Wang, Xiang, Jiang, Haiyan, Zhang, Jun A., Peng, Ke
Atmospheric research 2020 v.240 pp. 104931
basins, convective available potential energy, data collection, hurricanes, satellites, temperature profiles
Using a 13-year dataset of Atmospheric Infrared Sounder (AIRS) retrieved temperature profiles including 5019 AIRS overpasses in 1061 tropical storm through category-2 tropical cyclones (TCs) in global basins during 2002–2014, this study examines the relationship between the warm-core structure and TC intensity change with a focus on rapid intensification (RI). The AIRS TC overpasses are classified into RI, slowly intensifying (SI), neutral (N), and weakening (W) categories.

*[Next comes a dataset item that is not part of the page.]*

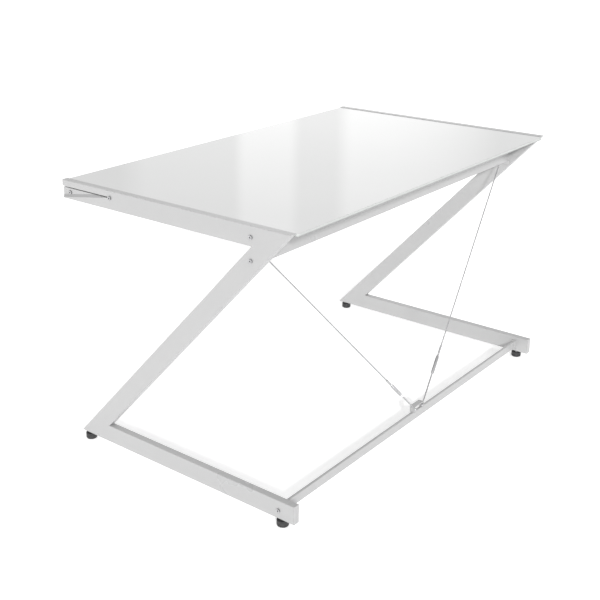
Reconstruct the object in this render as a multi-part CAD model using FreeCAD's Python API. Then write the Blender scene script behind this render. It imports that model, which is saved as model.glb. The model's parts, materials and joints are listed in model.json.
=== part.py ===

The effect of the warm-core structure upon TC intensification is entangled with that upon TC intensity. It is necessary to exclude the weakening category in order to single out the relationship between TC intensification and warm-core structure from a statistical method. The composite warm-core maximum temperature anomaly is the strongest in RI storms (~7 K), followed by W (~6 K), SI (~5 K) and N (~ 4 K) storms. RI storms have the highest equivalent potential temperature (θₑ) and CAPE in the eye among all intensity change categories. The warm-core structure of RI storms is asymmetric relative to shear, with the higher temperature anomaly and convective available potential energy (CAPE) located in the down-shear quadrant. When only considering samples with intensification rates ≥0, a significant and positive correlation is found between the warm-core strength and TC intensification rate. The warm-core height is also positively correlated with the TC intensification rate at a high confidence level. The AIRS-derived warm-core temperature anomaly greater than 4 K and weighted warm-core height higher than 450 hPa are the necessary conditions for RI.